Whether or not people caused the initial erosion here they clearly are now and the eroded area has spread considerably. It looks a mess, is bad for walking, has helped release carbon into the atmosphere and will promote run-off from the hill. Without intervention the problem can only get worse.
While Beinn Dubh is now popular enough that there is a sign post to it from the road up Glen Luss – which will help increase footfall on the path further – nothing is being invested in this or most of the other hill paths in the National Park. (Conic Hill (see here) is an exception). Since the end of the Mountains for People lottery funded path project any ambition the Loch Lomond and Trossachs National Park Authority (LLTNPA) may have had to repair and maintain hill paths across the National Park as a whole appears to have been effectively abandoned. This was illustrated by the way the LLTNPA ditched without consultation or board discussion its much delayed Outdoor Recreation Plan last summer.
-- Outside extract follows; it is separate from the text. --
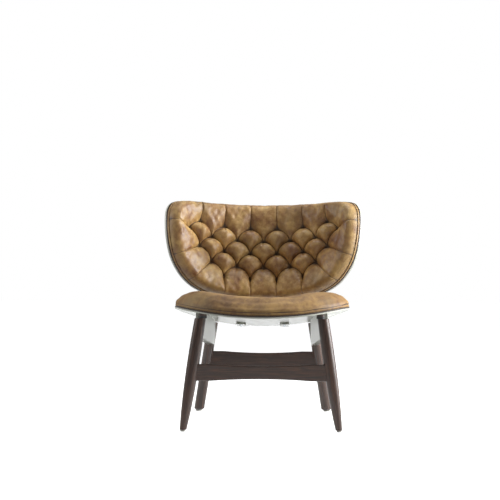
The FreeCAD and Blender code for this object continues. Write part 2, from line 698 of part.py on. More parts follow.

Finding money for pathwork may be challenging but the Scottish Government has currently allocated significant sums of money for peatland restoration (£250m over 10 years) in Scotland. Much of this is likely to be wasted because of a failure to control the most important factors that caused the erosion in the first place: the numbers of grazing deer (see here for example from Glen Banchor; muirburn (see here for King Charles and Delnadamph) and the use of All Terrain Vehicles. Why not then allocate some of the monies our National Park Authorities have been given for peatland restoration for pathwork, to help repair and prevent areas such as that on Beinn Dubh from being eroded by people out enjoying the hill?
Such a decision would result in peatland restoration schemes having some direct public benefit, instead of mainly serving as a subsidy to private landowners to trade on the carbon market, inflating land prices in the process.